WHAT YOU SHOULD DO: The lines to print start at the one containing "const padX = bottomEnd - padInset;" and end at the one containing "before = set(bpy.data.objects)"; print them exactly, ends included, and only them.

AVAILABLE DATA:
---
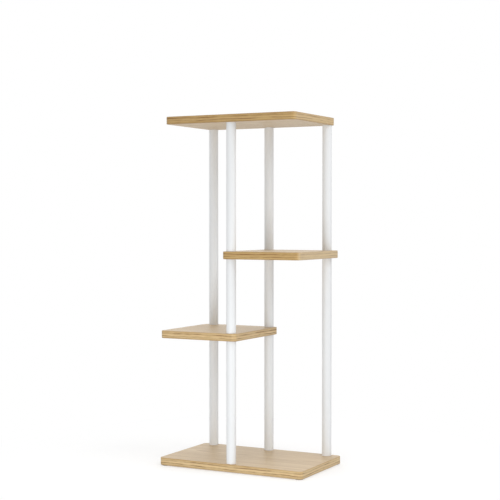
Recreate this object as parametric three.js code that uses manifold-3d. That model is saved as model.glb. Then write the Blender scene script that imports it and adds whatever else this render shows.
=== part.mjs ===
// A free-standing tiered plant stand. Four level boards are held apart by four
// upright steel posts: one at the front middle and three along the back. The
// bottom and top boards run the full width. Between them a half-width shelf
// reaches out to the left and another, higher up, to the right. A board is a
// laminated core with an edge band round it.
//
// Each post is a stack of tube lengths cut at every board it meets. Every tube
// end holds a threaded insert. A double-ended stud joins the tubes above and
// below a half shelf, and countersunk bolts close the stack at the bottom and
// top boards. Four thin pads under the bottom board touch the floor.
//
// Units are millimetres, +Z is up, +X runs to the right seen from the front
// and the front faces -Y. The origin is on the floor, under the middle of the
// bottom board.

import * as THREE from 'three';
import { mergeVertices } from 'three/addons/utils/BufferGeometryUtils.js';
import Module from 'manifold-3d';

// ---- Boards ----
const topBoardWidth = 382;
const boardDepth = 250;
const boardThickness = 20;
const bottomBoardOverhang = 20; // past each end of the top board
const lowerShelfOverhang = 16; // past the left end of the top board
const middleShelfOverhang = 12; // past the right end of the top board
const halfShelfReach = 20; // past the axes of the two middle posts
const boardCornerRadius = 12; // seen from above
const boardArris = 1.5; // rounding along the top and bottom edges
const edgeBandThickness = 2;
const edgeBandFit = 0.3; // gap between the band and the core, in place of the glue

// ---- Tubes ----
const tubeDiameter = 25.4;
const tubeWall = 1.2;
const lowerTubeLength = 320; // bottom board to lower shelf
const middleTubeLength = 193; // lower shelf to middle shelf
const upperTubeLength = 335; // middle shelf to top board
const tubeInset = 16.5; // axis to the boards' long edges and the top board's ends

// ---- Threaded inserts in the tube ends ----
const insertLength = 18;
const insertChamfer = 1;
const insertFit = 0.3; // radial gap between insert and tube

// ---- Studs and bolts ----
const threadDiameter = 8;
const threadFit = 0.3; // radial gap between thread and insert
const threadEngagement = 15; // length of thread inside an insert
const threadChamfer = 0.8; // at the tip
const boardHoleFit = 0.5; // radial gap between thread and board
const boltHeadDiameter = 16;
const boltHeadRim = 0.8; // height of the straight rim above the 90 degree cone
const boltHeadFit = 0.3; // gap around the head in its countersink
const boltHeadDepth = 0.3; // head top below the board's surface
const socketAcrossFlats = 5;
const socketDepth = 3;

// ---- Foot pads ----
const padDiameter = 20;
const padThickness = 2;
const padInset = 14; // pad centre to the bottom board's edges
const padChamfer = 0.5;

// ---- Facets ----
const cornerSegments = 8; // per rounded board corner
const arrisSegments = 2;
const tubeSides = 32;
const fastenerSides = 16;

const wasm = await Module();
wasm.setup();

// ---- Heights, from the floor up ----
const bottomBoardBase = padThickness;
const lowerShelfBase = bottomBoardBase + boardThickness + lowerTubeLength;
const middleShelfBase = lowerShelfBase + boardThickness + middleTubeLength;
const topBoardBase = middleShelfBase + boardThickness + upperTubeLength;

// ---- Plan ----
const topEnd = topBoardWidth / 2;
const bottomEnd = topEnd + bottomBoardOverhang;
const postX = topEnd - tubeInset;
const postY = boardDepth / 2 - tubeInset;

// The boards, each with its ends along X and the height of its underside.
const boards = {
  bottom: { node: 'bottom_board', left: -bottomEnd, right: bottomEnd, base: bottomBoardBase },
  lower: {
    node: 'lower_left_shelf',
    left: -topEnd - lowerShelfOverhang,
    right: halfShelfReach,
    base: lowerShelfBase,
  },
  middle: {
    node: 'middle_right_shelf',
    left: -halfShelfReach,
    right: topEnd + middleShelfOverhang,
    base: middleShelfBase,
  },
  top: { node: 'top_board', left: -topEnd, right: topEnd, base: topBoardBase },
};

// The posts, each with the boards that it meets and its tubes from the floor up.
const posts = [
  {
    name: 'front',
    x: 0,
    y: -postY,
    meets: ['bottom', 'lower', 'middle', 'top'],
    tubes: ['lower', 'middle', 'upper'],
  },
  {
    name: 'rear_middle',
    x: 0,
    y: postY,
    meets: ['bottom', 'lower', 'middle', 'top'],
    tubes: ['lower', 'middle', 'upper'],
  },
  {
    name: 'rear_left',
    x: -postX,
    y: postY,
    meets: ['bottom', 'lower', 'top'],
    tubes: ['lower', 'upper'],
  },
  {
    name: 'rear_right',
    x: postX,
    y: postY,
    meets: ['bottom', 'middle', 'top'],
    tubes: ['lower', 'upper'],
  },
];

// ---- Materials ----
const lightOak = new THREE.MeshStandardMaterial({ color: 0xd6bf9c, roughness: 0.5, metalness: 0 });
const oakEdgeBand = new THREE.MeshStandardMaterial({ color: 0xd0ab72, roughness: 0.5, metalness: 0 });
const whitePowderCoat = new THREE.MeshStandardMaterial({ color: 0xf1f0ee, roughness: 0.35, metalness: 0 });
const zincPlate = new THREE.MeshStandardMaterial({ color: 0xb9bcc0, roughness: 0.35, metalness: 1 });
const greyRubber = new THREE.MeshStandardMaterial({ color: 0x8d8d8b, roughness: 0.8, metalness: 0 });

const stand = new THREE.Group();

function addMesh(name, geometry, material, x, y, z) {
  const mesh = new THREE.Mesh(geometry, material);
  mesh.name = name;
  mesh.position.set(x, y, z);
  stand.add(mesh);
  return mesh;
}

// A solid turned about Z from a profile of [radius, height] points. The profile
// climbs on the outside, and it starts and ends on the axis or closes on itself.
function turned(profile) {
  const points = profile.map(([radius, height]) => new THREE.Vector2(radius, height));
  return new THREE.LatheGeometry(points, fastenerSides).rotateX(Math.PI / 2);
}

// A closed geometry as a solid: shared vertices are merged, and the triangles
// that shrink to a line where a profile meets its axis are left out.
function solidOf(geometry) {
  const bare = geometry.clone();
  bare.deleteAttribute('normal');
  bare.deleteAttribute('uv');
  const merged = mergeVertices(bare);
  const corners = merged.index.array;
  const triangles = [];
  for (let i = 0; i < corners.length; i += 3) {
    const [a, b, c] = corners.slice(i, i + 3);
    if (a !== b && b !== c && c !== a) {
      triangles.push(a, b, c);
    }
  }
  return new wasm.Manifold(new wasm.Mesh({
    numProp: 3,
    vertProperties: new Float32Array(merged.attributes.position.array),
    triVerts: new Uint32Array(triangles),
  }));
}

// The geometry with every cutter taken out of it.
function cutBy(geometry, cutters) {
  let solid = solidOf(geometry);
  for (const cutter of cutters) {
    solid = solid.subtract(solidOf(cutter));
  }
  const { vertProperties, triVerts } = solid.getMesh();
  const cut = new THREE.BufferGeometry();
  cut.setAttribute('position', new THREE.BufferAttribute(vertProperties, 3));
  cut.setIndex(new THREE.BufferAttribute(triVerts, 1));
  cut.computeVertexNormals();
  return cut;
}

// ---- Fastener shapes ----
const threadRadius = threadDiameter / 2;
const headRadius = boltHeadDiameter / 2;
const headHeight = boltHeadRim + headRadius - threadRadius;

// A stud stands on Z with its middle at the origin.
function studGeometry() {
  const half = boardThickness / 2 + threadEngagement;
  return turned([
    [0, -half],
    [threadRadius - threadChamfer, -half],
    [threadRadius, -half + threadChamfer],
    [threadRadius, half - threadChamfer],
    [threadRadius - threadChamfer, half],
    [0, half],
  ]);
}

// A bolt has the top of its head at the origin and its thread along +Z.
function boltGeometry() {
  const length = boardThickness - boltHeadDepth + threadEngagement;
  const body = turned([
    [0, 0],
    [headRadius, 0],
    [headRadius, boltHeadRim],
    [threadRadius, headHeight],
    [threadRadius, length - threadChamfer],
    [threadRadius - threadChamfer, length],
    [0, length],
  ]);
  const socketRadius = socketAcrossFlats / Math.sqrt(3);
  const socket = new THREE.CylinderGeometry(socketRadius, socketRadius, 2 * socketDepth, 6);
  return cutBy(body, [socket.rotateX(Math.PI / 2)]);
}

// The space that a bolt takes in a board. Its mouth is at the origin and it
// runs along +Z, past both faces of the board.
function boltHole() {
  const past = boltHeadDiameter;
  const mouthRadius = headRadius + boltHeadFit;
  const holeRadius = threadRadius + boardHoleFit;
  const coneDrop = (Math.SQRT2 - 1) * boltHeadFit; // keeps the same gap along the cone
  const rimDepth = boltHeadDepth + boltHeadRim + coneDrop;
  return turned([
    [0, -past],
    [mouthRadius, -past],
    [mouthRadius, rimDepth],
    [holeRadius, rimDepth + mouthRadius - holeRadius],
    [holeRadius, boardThickness + past],
    [0, boardThickness + past],
  ]);
}

// The plain hole for a stud, past both faces of the board.
function studHole() {
  const past = boardThickness;
  const holeRadius = threadRadius + boardHoleFit;
  return turned([
    [0, -past],
    [holeRadius, -past],
    [holeRadius, boardThickness + past],
    [0, boardThickness + past],
  ]);
}

// ---- Boards ----
function boardOutline(width, depth, radius) {
  const x = width / 2 - radius;
  const y = depth / 2 - radius;
  const outline = new THREE.Shape();
  outline.absarc(x, y, radius, 0, Math.PI / 2);
  outline.absarc(-x, y, radius, Math.PI / 2, Math.PI);
  outline.absarc(-x, -y, radius, Math.PI, 1.5 * Math.PI);
  outline.absarc(x, -y, radius, 1.5 * Math.PI, 2 * Math.PI);
  outline.closePath();
  return outline;
}

// The core: the board's outline drawn in by the given margin, with square edges.
function boardCore(width, margin, thickness) {
  const radius = Math.max(boardCornerRadius - margin, 1);
  const outline = boardOutline(width - 2 * margin, boardDepth - 2 * margin, radius);
  return new THREE.ExtrudeGeometry(outline, {
    depth: thickness,
    curveSegments: cornerSegments / 2,
    bevelEnabled: false,
  });
}

// The edge band runs right round the board, flush with its faces. Its outer
// edges are rounded, and its inner wall stands clear of the core.
function edgeBand(width) {
  const arris = Math.min(boardArris, 0.9 * edgeBandThickness, 0.45 * boardThickness);
  const blank = new THREE.ExtrudeGeometry(boardOutline(width, boardDepth, boardCornerRadius), {
    depth: boardThickness - 2 * arris,
    curveSegments: cornerSegments / 2,
    bevelSize: arris,
    bevelOffset: -arris,
    bevelThickness: arris,
    bevelSegments: arrisSegments,
  });
  const inside = boardCore(width, edgeBandThickness, 3 * boardThickness);
  return cutBy(blank.translate(0, 0, arris), [inside.translate(0, 0, -boardThickness)]);
}

for (const [level, board] of Object.entries(boards)) {
  const middle = (board.left + board.right) / 2;
  const holes = [];
  for (const post of posts.filter((one) => one.meets.includes(level))) {
    const hole = level === 'bottom' || level === 'top' ? boltHole() : studHole();
    if (level === 'top') {
      hole.rotateX(Math.PI).translate(0, 0, boardThickness);
    }
    holes.push(hole.translate(post.x - middle, post.y, 0));
  }
  const width = board.right - board.left;
  const core = boardCore(width, edgeBandThickness + edgeBandFit, boardThickness);
  addMesh(board.node, cutBy(core, holes), lightOak, middle, 0, board.base);
  addMesh(`${board.node}_edge_band`, edgeBand(width), oakEdgeBand, middle, 0, board.base);
}

// ---- Tubes and their inserts ----
const tubeRadius = tubeDiameter / 2;
const tubeBore = tubeRadius - tubeWall;

function tubeGeometry(length) {
  const ring = new THREE.Shape();
  ring.absarc(0, 0, tubeRadius, 0, 2 * Math.PI);
  const bore = new THREE.Path();
  bore.absarc(0, 0, tubeBore, 0, 2 * Math.PI);
  ring.holes.push(bore);
  return new THREE.ExtrudeGeometry(ring, {
    depth: length,
    curveSegments: tubeSides / 2,
    bevelEnabled: false,
  });
}

// An insert stands on its outer face, which is flush with the tube's end. The
// chamfer eases its inner end into the tube.
function insertGeometry() {
  const outer = tubeBore - insertFit;
  const bore = threadRadius + threadFit;
  return turned([
    [bore, 0],
    [outer, 0],
    [outer, insertLength - insertChamfer],
    [outer - insertChamfer, insertLength],
    [bore, insertLength],
    [bore, 0],
  ]);
}

for (const post of posts) {
  post.tubes.forEach((section, i) => {
    const name = `${post.name}_tube_${section}`;
    const foot = boards[post.meets[i]].base + boardThickness;
    const head = boards[post.meets[i + 1]].base;
    addMesh(name, tubeGeometry(head - foot), whitePowderCoat, post.x, post.y, foot);
    addMesh(`${name}_foot_insert`, insertGeometry(), zincPlate, post.x, post.y, foot);
    const headInsert = insertGeometry().rotateX(Math.PI);
    addMesh(`${name}_head_insert`, headInsert, zincPlate, post.x, post.y, head);
  });
}

// ---- Studs and bolts ----
for (const post of posts) {
  for (const level of post.meets) {
    const board = boards[level];
    if (level === 'bottom') {
      const seat = board.base + boltHeadDepth;
      addMesh(`${post.name}_bolt_bottom`, boltGeometry(), zincPlate, post.x, post.y, seat);
    } else if (level === 'top') {
      const seat = board.base + boardThickness - boltHeadDepth;
      const bolt = boltGeometry().rotateX(Math.PI);
      addMesh(`${post.name}_bolt_top`, bolt, zincPlate, post.x, post.y, seat);
    } else {
      const middle = board.base + boardThickness / 2;
      addMesh(`${post.name}_stud_${level}`, studGeometry(), zincPlate, post.x, post.y, middle);
    }
  }
}

// ---- Foot pads ----
function padGeometry() {
  const radius = padDiameter / 2;
  return turned([
    [0, 0],
    [radius - padChamfer, 0],
    [radius, padChamfer],
    [radius, padThickness],
    [0, padThickness],
  ]);
}

const padX = bottomEnd - padInset;
const padY = boardDepth / 2 - padInset;
for (const [side, x] of [['left', -padX], ['right', padX]]) {
  for (const [end, y] of [['front', -padY], ['rear', padY]]) {
    addMesh(`foot_pad_${end}_${side}`, padGeometry(), greyRubber, x, y, 0);
  }
}

export default stand;
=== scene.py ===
from math import atan2, ceil, cos, pi, radians, sin, sqrt

import bmesh
import bpy
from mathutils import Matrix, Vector


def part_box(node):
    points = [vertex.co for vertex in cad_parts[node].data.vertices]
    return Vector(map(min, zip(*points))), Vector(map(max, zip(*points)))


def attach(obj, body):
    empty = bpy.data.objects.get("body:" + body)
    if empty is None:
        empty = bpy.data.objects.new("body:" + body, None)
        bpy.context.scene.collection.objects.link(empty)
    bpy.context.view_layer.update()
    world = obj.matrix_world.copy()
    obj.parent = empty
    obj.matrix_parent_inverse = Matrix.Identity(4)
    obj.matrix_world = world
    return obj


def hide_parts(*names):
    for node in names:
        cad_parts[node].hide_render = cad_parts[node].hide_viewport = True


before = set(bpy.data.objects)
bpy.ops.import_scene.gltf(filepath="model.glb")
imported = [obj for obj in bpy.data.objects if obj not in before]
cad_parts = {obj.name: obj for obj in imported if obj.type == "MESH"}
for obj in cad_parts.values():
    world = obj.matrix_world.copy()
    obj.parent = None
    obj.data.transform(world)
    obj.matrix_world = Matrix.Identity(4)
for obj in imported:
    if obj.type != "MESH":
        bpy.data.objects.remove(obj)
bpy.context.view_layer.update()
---
WRITTEN REPLY:
const padX = bottomEnd - padInset;
const padY = boardDepth / 2 - padInset;
for (const [side, x] of [['left', -padX], ['right', padX]]) {
  for (const [end, y] of [['front', -padY], ['rear', padY]]) {
    addMesh(`foot_pad_${end}_${side}`, padGeometry(), greyRubber, x, y, 0);
  }
}

export default stand;
=== scene.py ===
from math import atan2, ceil, cos, pi, radians, sin, sqrt

import bmesh
import bpy
from mathutils import Matrix, Vector


def part_box(node):
    points = [vertex.co for vertex in cad_parts[node].data.vertices]
    return Vector(map(min, zip(*points))), Vector(map(max, zip(*points)))


def attach(obj, body):
    empty = bpy.data.objects.get("body:" + body)
    if empty is None:
        empty = bpy.data.objects.new("body:" + body, None)
        bpy.context.scene.collection.objects.link(empty)
    bpy.context.view_layer.update()
    world = obj.matrix_world.copy()
    obj.parent = empty
    obj.matrix_parent_inverse = Matrix.Identity(4)
    obj.matrix_world = world
    return obj


def hide_parts(*names):
    for node in names:
        cad_parts[node].hide_render = cad_parts[node].hide_viewport = True


before = set(bpy.data.objects)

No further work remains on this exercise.